_GIVEN ENTRIES_
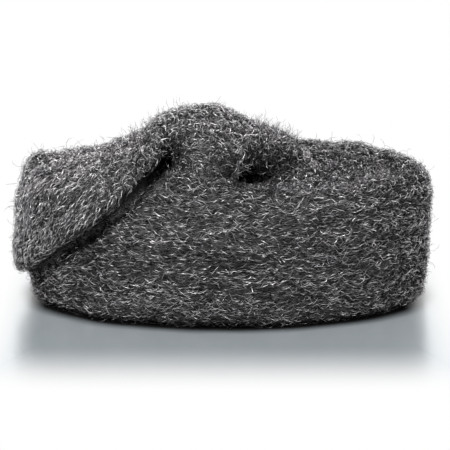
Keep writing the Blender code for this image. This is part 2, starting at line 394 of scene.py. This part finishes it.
def fibre_places(points):
    """Each point's place along the ribbon's fibres, and twice across them."""
    x, y, z = points.T
    around = np.arctan2(y / OVAL_HALF_DEPTH, x / OVAL_HALF_LENGTH) * OVAL_HALF_LENGTH
    out = np.hypot(x / OVAL_HALF_LENGTH, y / OVAL_HALF_DEPTH) * OVAL_HALF_LENGTH
    flap = on_flap(points)
    along = np.where(flap, x * math.cos(FLAP_LEAN) + z * math.sin(FLAP_LEAN), around)
    across = np.where(flap, z * math.cos(FLAP_LEAN) - x * math.sin(FLAP_LEAN), z)
    return np.stack([along, across, np.where(flap, y, out)], 1)


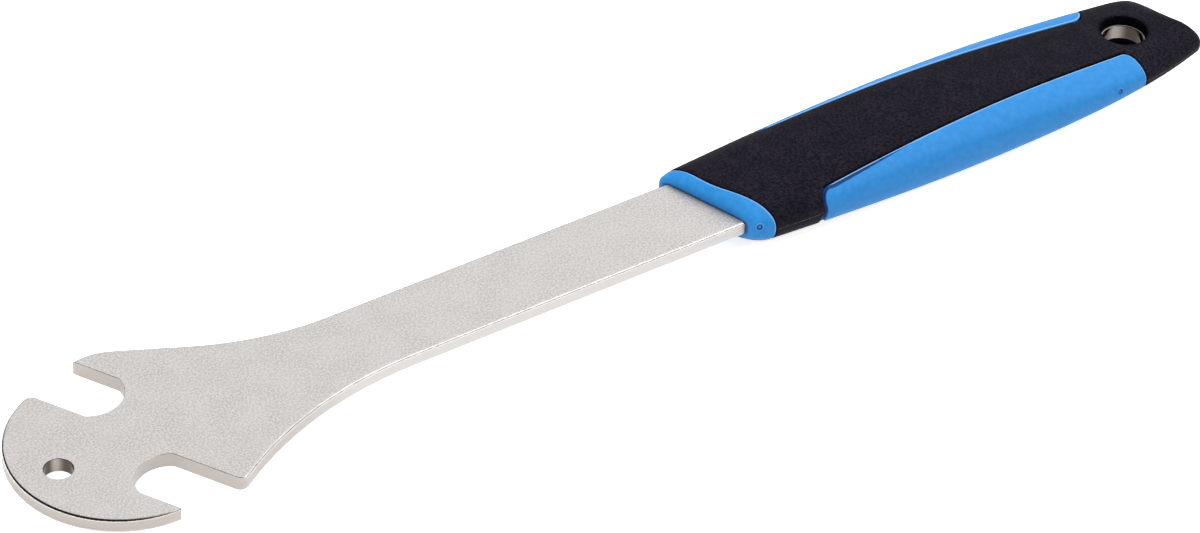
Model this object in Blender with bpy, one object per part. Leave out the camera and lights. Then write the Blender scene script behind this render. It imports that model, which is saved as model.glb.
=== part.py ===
# Pedal wrench: a flat steel blade with two slanted open jaws, held in a moulded two-material handle.
# Metres. X runs along the shaft from the head to the handle, Z is up, and z = 0 is the blade's top face.
# The origin is on that face, on the shaft's middle line, beside the centre of the head's round edge.
import math

import bmesh
import bpy

# Blade
PLATE_THICKNESS = 0.0038
PLATE_CHAMFER = 0.00035
SHAFT_WIDTH = 0.0223
HEAD_RADIUS = 0.0268
HEAD_OFFSET = -0.0024
HEAD_HOLE_RADIUS = 0.0035
HEAD_HOLE_CENTRE = (-0.0164, -0.0032)

# Jaws: two open-end jaws for the same pedal axle flats, opening to opposite sides
JAW_ACROSS_FLATS = 0.0151
JAW_ANGLE = math.radians(60.74)
JAW_SEAT_RELIEF = 0.00095
FAR_SEAT_CENTRE = (0.00256, 0.01657)
NEAR_SEAT_CENTRE = (0.00367, -0.01938)
JAW_CORNER_RADIUS = 0.002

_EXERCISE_
Reproduce the listing in full. Keep it exactly as written.

_RESPONSE_
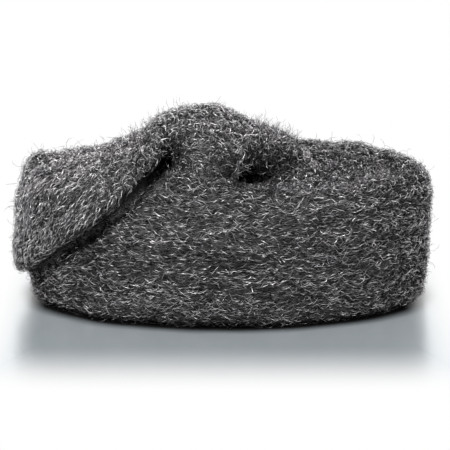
Keep writing the Blender code for this image. This is part 2, starting at line 394 of scene.py. This part finishes it.
def fibre_places(points):
    """Each point's place along the ribbon's fibres, and twice across them."""
    x, y, z = points.T
    around = np.arctan2(y / OVAL_HALF_DEPTH, x / OVAL_HALF_LENGTH) * OVAL_HALF_LENGTH
    out = np.hypot(x / OVAL_HALF_LENGTH, y / OVAL_HALF_DEPTH) * OVAL_HALF_LENGTH
    flap = on_flap(points)
    along = np.where(flap, x * math.cos(FLAP_LEAN) + z * math.sin(FLAP_LEAN), around)
    across = np.where(flap, z * math.cos(FLAP_LEAN) - x * math.sin(FLAP_LEAN), z)
    return np.stack([along, across, np.where(flap, y, out)], 1)


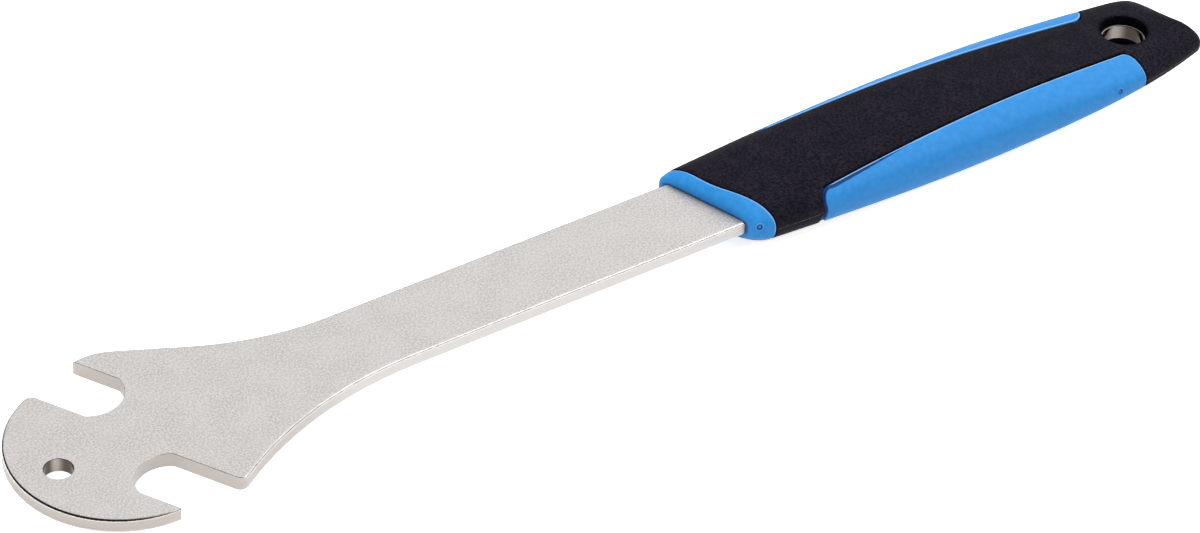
Model this object in Blender with bpy, one object per part. Leave out the camera and lights. Then write the Blender scene script behind this render. It imports that model, which is saved as model.glb.
=== part.py ===
# Pedal wrench: a flat steel blade with two slanted open jaws, held in a moulded two-material handle.
# Metres. X runs along the shaft from the head to the handle, Z is up, and z = 0 is the blade's top face.
# The origin is on that face, on the shaft's middle line, beside the centre of the head's round edge.
import math

import bmesh
import bpy

# Blade
PLATE_THICKNESS = 0.0038
PLATE_CHAMFER = 0.00035
SHAFT_WIDTH = 0.0223
HEAD_RADIUS = 0.0268
HEAD_OFFSET = -0.0024
HEAD_HOLE_RADIUS = 0.0035
HEAD_HOLE_CENTRE = (-0.0164, -0.0032)

# Jaws: two open-end jaws for the same pedal axle flats, opening to opposite sides
JAW_ACROSS_FLATS = 0.0151
JAW_ANGLE = math.radians(60.74)
JAW_SEAT_RELIEF = 0.00095
FAR_SEAT_CENTRE = (0.00256, 0.01657)
NEAR_SEAT_CENTRE = (0.00367, -0.01938)
JAW_CORNER_RADIUS = 0.002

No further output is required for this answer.